Ruling Dismisses Challenge by Black Voters Excluded by South Carolina Gerrymandering

Activists gather outside the US Supreme Court for oral arguments in the Alexander V. South Carolina Conference of the NAACP gerrymandering case in Washington, DC, October 11, 2023. © 2023 Bill Clark/CQ Roll Call via AP Photo

On May 23, 2024, the US Supreme Court issued a 6-3 decision that allows racial discrimination in the drawing of voting maps, dismissing the voices of Black voters challenging racial gerrymandering and undermining efforts to build a multiracial democracy in the United States.

The ruling is inconsistent with international human rights treaties binding on the United States that require the US to protect the right to vote without discrimination and prohibit policies that have the effect of discriminating based on race, whatever their purported intent.

The Supreme Court reversed a lower court ruling that found South Carolina Republican state legislators discriminated against Black voters when drawing recent congressional maps. The lower court found the South Carolina map violated the right to equal protection of the law under the US Constitution.

When the South Carolina legislature redrew Congressional District 1 in 2021, it removed hundreds of thousands of residents from the district, including more than 60 percent of Black residents in Charleston County. Even the state’s appointed mapmaker admitted the new map created “tremendous racial disparity.” The result ensures that Black South Carolinians will only have a meaningful chance to elect one of seven representatives to the US Congress, despite making up over one quarter of the state’s population.

Black voters have argued the new map suppresses their voices, diminishes their political power, and is discriminatory. They asked the courts to provide a remedy for those claims of discrimination and infringement on their voting rights.

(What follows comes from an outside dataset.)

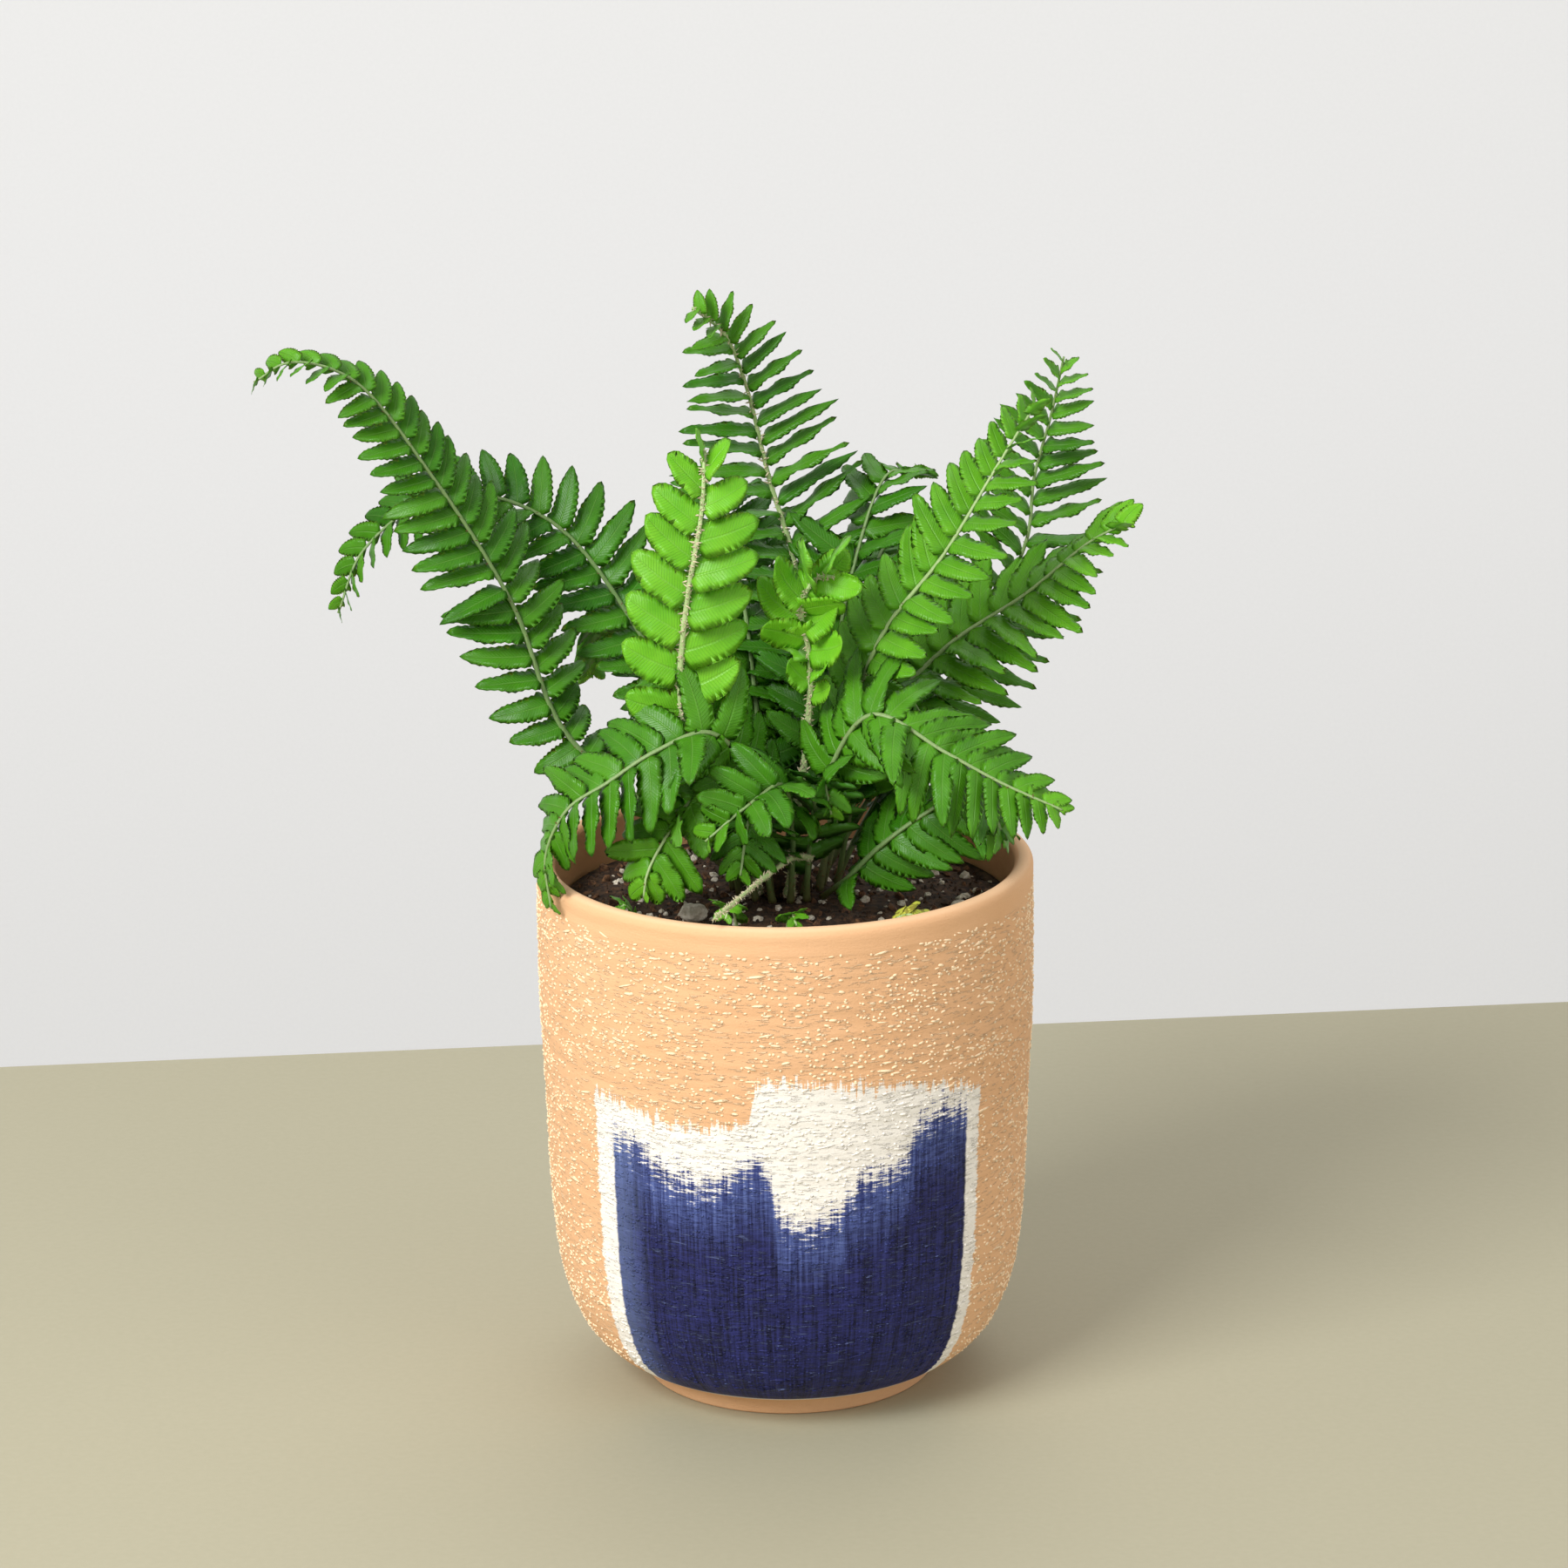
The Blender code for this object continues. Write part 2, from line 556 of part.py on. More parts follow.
def make_fronds():
    """Every frond and sprout as bare rachises, before any pinna grows."""
    made = []
    for spec in FRONDS:
        path = [ring_point(spec["ring"], spec["root"])] + spec["path"]
        frond = Frond(spec["name"], path, spec["pairs"], spec["pinna"], spec["blade"], spec["taper"],
                      spec["face"], spec["lift"], STIPE_RADIUS)
        made.append((frond, "young_leaf" if spec["name"] in YOUNG_FRONDS else "mature_leaf"))
    for spec in ARCHING_FRONDS:
        arch = arch_path(spec["ring"], spec["heading"], spec["reach"], spec["rise"], spec["drop"])
        path = [ring_point(spec["ring"], spec["root"])] + arch
        angle = math.radians(spec["heading"])
        inward = (-math.cos(angle), -math.sin(angle), 0.35)
        frond = Frond(spec["name"], path, spec["pairs"], spec["pinna"], ARCH_BLADE, ARCH_TAPER,
                      (inward, UP), spec["lift"], STIPE_RADIUS)
        made.append((frond, "mature_leaf"))
    for spec in SPROUTS:
        x, y = spec["at"]
        base = soil_height(x, y) + GAP + SPROUT_EASE
        angle = math.radians(spec["heading"])
        ahead = Vector((math.cos(angle), math.sin(angle), 0.0)) * spec["reach"]
        start = Vector((x, y, base))
        path = [start + ahead * out + Vector((0, 0, spec["rise"] * up)) for out, up in SPROUT_SHAPE]
        frond = Frond(spec["name"], path, spec["pairs"], spec["pinna"], 0.34, 0.5, ((0.0, -0.3, 1.0), UP), 6,
                      SPROUT_RADIUS)
        made.append((frond, "yellow_leaf" if spec["name"] == "yellowed_frond" else "young_leaf"))
    return made


def main():
    solids = [build_pot(), build_soil(), build_crown(), build_runner()]
    for seed, (name, at, half_sizes) in enumerate(STONES):
        solids.append(build_stone(name, at, half_sizes, seed))
    trees = [tree_of(obj) for obj in solids]
    fronds = make_fronds()
    rachises = [frond.rachis_tree() for frond, _ in fronds]
    grown = []
    for index, (frond, kind) in enumerate(fronds):
        others = rachises[:index] + rachises[index + 1:]
        frond.grow(trees + others + grown)
        obj = frond.build(kind)
        grown.append(tree_of(obj))


clear_scene()
COLLECTION = bpy.data.collections.new("potted_fern")
bpy.context.scene.collection.children.link(COLLECTION)
main()
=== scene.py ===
"""Looks of a potted sword fern: terracotta pot with a brushed patch, gritty potting mix and living fronds.

Lengths are millimetres until a mesh is made. The origin is the centre of the pot's foot, +Z is up and -Y is
the front. Fronds follow the same rachises as the CAD part. Geometry Nodes make the leaflets, scales, grit
and clay beads.
"""

import math
import random

import bmesh
import bpy
import numpy as np
from mathutils import Matrix, Vector, noise
from mathutils.bvhtree import BVHTree


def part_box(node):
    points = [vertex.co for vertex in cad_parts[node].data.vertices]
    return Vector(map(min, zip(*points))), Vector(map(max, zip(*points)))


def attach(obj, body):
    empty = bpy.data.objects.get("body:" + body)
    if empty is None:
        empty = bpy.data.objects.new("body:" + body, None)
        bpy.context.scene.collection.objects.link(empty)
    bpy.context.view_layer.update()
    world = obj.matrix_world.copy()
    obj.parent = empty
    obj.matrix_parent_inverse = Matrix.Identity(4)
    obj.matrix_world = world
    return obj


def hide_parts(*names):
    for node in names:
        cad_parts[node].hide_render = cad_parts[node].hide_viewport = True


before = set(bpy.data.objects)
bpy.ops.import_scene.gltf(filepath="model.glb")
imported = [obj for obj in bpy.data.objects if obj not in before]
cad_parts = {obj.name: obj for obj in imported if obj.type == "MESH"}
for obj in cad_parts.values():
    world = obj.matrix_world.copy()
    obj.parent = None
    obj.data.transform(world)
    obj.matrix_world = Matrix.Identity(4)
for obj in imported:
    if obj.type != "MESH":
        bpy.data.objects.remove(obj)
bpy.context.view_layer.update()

MM = 0.001

GAP = 0.3
POT_RADIUS = 65.0
POT_HEIGHT = 142.0
FOOT_RADIUS = 39.0
WALL = 5.0
FLOOR_TOP = 11.0
LIP_RADIUS = 2.4
CORNER_HEIGHT = 30.0
CORNER_REACH = 26.0
WALL_TAPER = 2.4
TAPER_HEIGHT = 100.0
SOIL_EDGE = 128.5
SOIL_TOP = 131.5
SOIL_EASE = 0.1

# Crown: the woody clump that the stipes rise from
CROWN_RADIUS = 7.5
CROWN_HEIGHT = 9.0
INNER_RING = 9.6
OUTER_RING = 13.6
STIPE_START = 1.6

# Fronds
STIPE_RADIUS = 0.95
TIP_RADIUS = 0.32
STIPE_STEP = 9.0
PINNA_FORWARD = 10.0
PINNA_TIP_SWEEP = 0.16
PINNA_WIDTH_TO_PITCH = 0.8
PINNA_WIDEST = 0.42
PINNA_THICKNESS = 0.55
CLEARANCE = 0.38
LIFT_TRIES = (0, 14, -14, 28, -28, 42, -42)
LENGTH_TRIES = (1.0, 0.78, 0.55)
PINNA_AT_FOOT = 0.62
PINNA_GAIN = 1.9
PINNA_LOSS = 0.86
PINNA_LOSS_POWER = 1.2
PINNA_MORE_FORWARD = 24.0
CROWDING = 0.22
CURVE_SAMPLES = 24

UP = (0.0, 0.0, 1.0)
FRONT = (0.0, -1.0, 0.25)
FRONT_UP = (0.0, -0.8, 0.6)

# ring is the distance of the stipe's root from the axis and root its direction, in degrees from +X.
# path holds the points that the rachis passes through. blade is the share of the path below the first pinna.
# taper is the share of the blade at which its pinnae begin to shorten. face holds the way the upper side
# looks at the base and at the tip. lift raises (+) or drops (-) the pinnae out of the blade's plane.
FRONDS = [
    dict(name="frond_left_arching", ring=INNER_RING, root=178, pairs=26, pinna=19, blade=0.26, taper=0.3,
         face=((0.5, -1.0, 0.3), (-0.2, -0.5, 0.9)), lift=-8,
         path=[(-32, 2, 152), (-57, 6, 174), (-70, 8, 208), (-89, 2, 243), (-109, -5, 271),
               (-124, -9, 276), (-133, -9, 271)]),
    dict(name="frond_left_behind", ring=INNER_RING, root=146, pairs=24, pinna=19, blade=0.2, taper=0.35,
         face=((0.3, -1.0, 0.4), (-0.3, -0.5, 0.8)), lift=6,
         path=[(-20, 16, 159), (-37, 26, 194), (-61, 30, 225), (-88, 27, 233), (-109, 20, 220),
               (-116, 16, 204)]),
    dict(name="frond_front_bright", ring=INNER_RING, root=-138, pairs=9, pinna=17, blade=0.32, taper=0.65,
         face=(FRONT, FRONT), lift=4,
         path=[(-21, -22, 168), (-26, -27, 192), (-24, -30, 218), (-20, -30, 241), (-19, -26, 256)]),
    dict(name="frond_tall_centre", ring=INNER_RING, root=82, pairs=23, pinna=26, blade=0.2, taper=0.42,
         face=(FRONT, FRONT_UP), lift=12,
         path=[(5, 20, 172), (4, 27, 210), (-3, 28, 236), (-9, 22, 263), (-14, 15, 277), (-22, 6, 286)]),
    dict(name="frond_tall_right", ring=INNER_RING, root=24, pairs=22, pinna=21, blade=0.22, taper=0.55,
         face=(FRONT, FRONT), lift=8,
         path=[(32, 14, 168), (53, 20, 198), (64, 22, 220), (66, 22, 237), (70, 18, 254), (73, 12, 271)]),
    dict(name="frond_right_bright_edge", ring=INNER_RING, root=-22, pairs=19, pinna=17, blade=0.2, taper=0.6,
         face=((-0.8, -0.7, 0.4), (-0.6, -0.8, 0.4)), lift=10,
         path=[(17, -10, 180), (26, -16, 206), (41, -20, 227), (55, -18, 250), (65, -10, 264)]),
    dict(name="frond_right_low_arch", ring=INNER_RING, root=4, pairs=18, pinna=23, blade=0.2, taper=0.6,
         face=((-0.6, -0.5, 0.8), (-0.4, -0.2, 0.9)), lift=-10,
         path=[(23, 2, 174), (42, 4, 196), (63, 2, 211), (79, -4, 226), (88, -8, 232)]),
    dict(name="frond_front_left_droop", ring=INNER_RING, root=-112, pairs=18, pinna=19, blade=0.2, taper=0.45,
         face=((0.2, -0.7, 0.8), (-0.7, -0.6, 0.4)), lift=-8,
         path=[(-7, -20, 166), (-19, -31, 184), (-33, -35, 180), (-45, -35, 172), (-55, -34, 165),
               (-61, -32, 152), (-60, -32, 138)]),
    dict(name="frond_front_right_droop", ring=INNER_RING, root=-60, pairs=17, pinna=22, blade=0.3, taper=0.5,
         face=((0.0, -0.7, 0.8), (0.1, -0.6, 0.8)), lift=-10,
         path=[(12, -20, 171), (23, -30, 188), (41, -38, 180), (55, -42, 173), (70, -46, 167)]),
    dict(name="frond_right_comb", ring=OUTER_RING, root=-44, pairs=12, pinna=18, blade=0.2, taper=0.7,
         face=((0.2, -0.6, 0.8), (0.4, -0.4, 0.8)), lift=-22,
         path=[(17, -22, 143), (24, -25, 151), (36, -28, 161), (46, -31, 167), (53, -35, 163),
               (56, -38, 156)]),
    dict(name="frond_left_low", ring=OUTER_RING, root=-124, pairs=9, pinna=16, blade=0.3, taper=0.6,
         face=((0.0, -0.6, 0.8), (-0.3, -0.9, 0.5)), lift=-6,
         path=[(-14, -22, 160), (-22, -30, 167), (-30, -36, 158), (-35, -39, 149), (-36, -40, 143)]),
    dict(name="frond_centre_folded", ring=OUTER_RING, root=-84, pairs=9, pinna=15, blade=0.3, taper=0.5,
         face=((0.4, -0.2, 1.0), (0.3, -0.4, 0.9)), lift=24,
         path=[(2, -24, 160), (-1, -34, 171), (-9, -42, 168), (-20, -47, 160)]),
    dict(name="frond_young_curled", ring=INNER_RING, root=-84, pairs=8, pinna=9, blade=0.55, taper=0.7,
         face=((-0.5, -1.0, 0.0), (0.3, -0.9, 0.3)), lift=14,
         path=[(6, -13, 177), (7, -17, 199), (5, -20, 213), (9, -23, 222), (17, -24, 222)]),
]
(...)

The Supreme Court majority sided with South Carolina Republican legislators who said the map was primarily designed using political voting patterns rather than race. Their decision rejected evidence the lower court used to determine that South Carolina had significantly relied on racial data during its redistricting process.

The three dissenting Supreme Court justices highlighted the ruling’s devastating implications, warning that the Court was sending a message to state legislatures that they could suppress the votes of minority communities, so long as they created a race-neutral justification for doing so. Justice Elena Kagan wrote, “In the electoral sphere especially, where ‘ugly patterns of pervasive racial discrimination’ have so long governed, we should demand better – of ourselves, of our political representatives, and most of all of this Court.”

Congress should pass the John Lewis Voting Rights Advancement Act, which would prevent states with histories of racial discrimination from implementing maps like the one that now stands in South Carolina.